Business units in a slow-growth or declining market with a small relative market share are considered Dogs. These units typically break even (they neither create nor consume a large amount of cash) and generate barely enough cash to maintain the business’s market share. These businesses are therefore not so interesting for investors. Since there is still money involved in these business units that could be used in units with more potential, Dogs are likely to be divested or liquidated.
Figure 2: Cash Flows and Desired Movement in BCG Matrix
BCG Matrix and the Product Life Cycle
The BCG matrix has a strong connection with the Product Life Cycle. The Question Marks represent products or SBU’s that are in the introduction phase. This is when new products are being launched in the market. Stars are SBU’s or products in their growth phase. This is when sales are increasing at their fastest rate. Cash Cows are in the maturity phase: when sales are near their highest, but the rate of growth is slowing down due to saturation in the market.

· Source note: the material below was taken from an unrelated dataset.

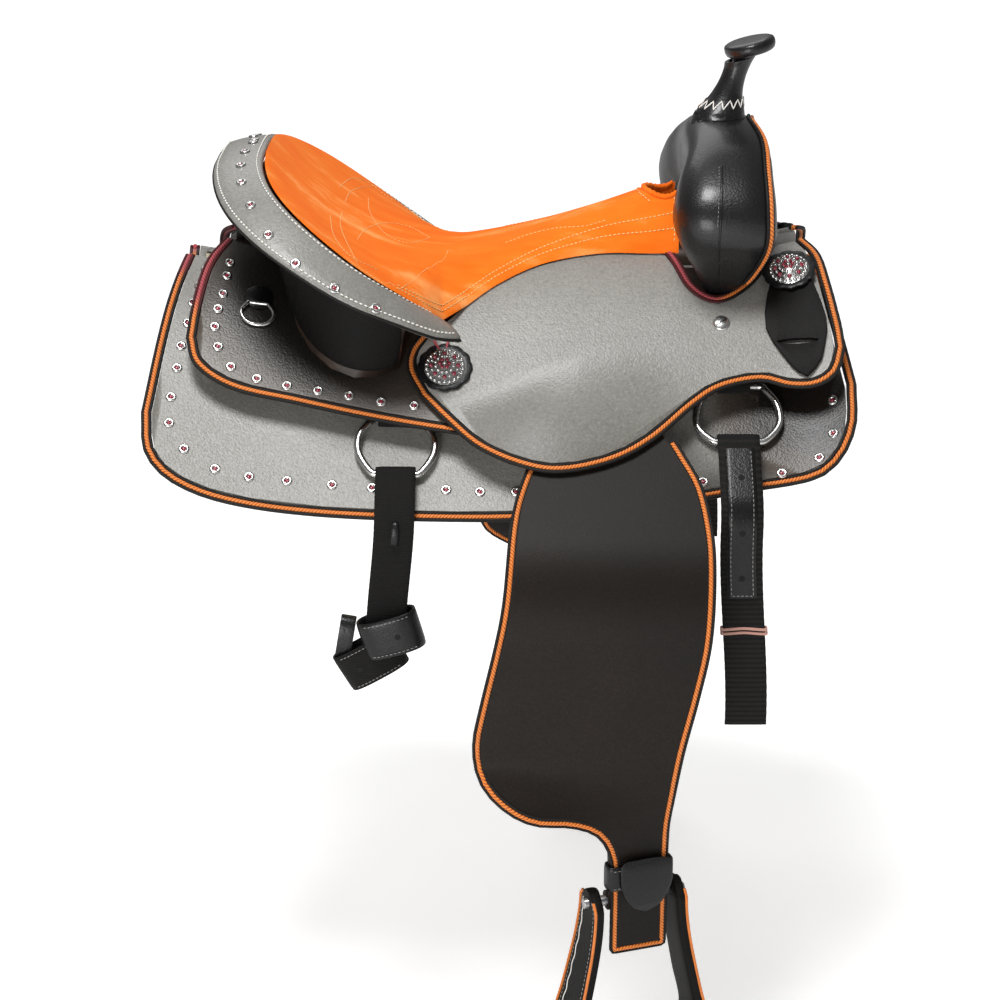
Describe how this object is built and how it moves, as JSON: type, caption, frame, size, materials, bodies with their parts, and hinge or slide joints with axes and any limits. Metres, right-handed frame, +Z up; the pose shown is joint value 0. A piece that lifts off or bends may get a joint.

And Dogs are in the decline phase: the final stage of the cycle, when sales begin to fall.
Figure 3: BCG Matrix and Product Life Cycle
BCG Matrix In Sum
Taken all of these factors together, you can draw the ideal path to follow in the BCG Matrix, from start-up to market leader. Question Marks and Stars are supposed to be funded with investments generated by Cash Cows. And Dogs need to be divested or liquidated to free up cash with little potential and use it elsewhere. In the end, you will need a balanced portfolio of Question Marks, Stars and Cash Cows to assure positive cash flows in the future. If you want to know more about HOW to spend these investments in order to grow a business unit, you might want to read more about the Ansoff Matrix. Besides the BCG Matrix, there are other portfolio management frameworks you might want to have a look at such as the GE McKinsey Nine Box Matrix.
- Henderson, B. (1970). Growth-Share Matrix. BCG Perspectives.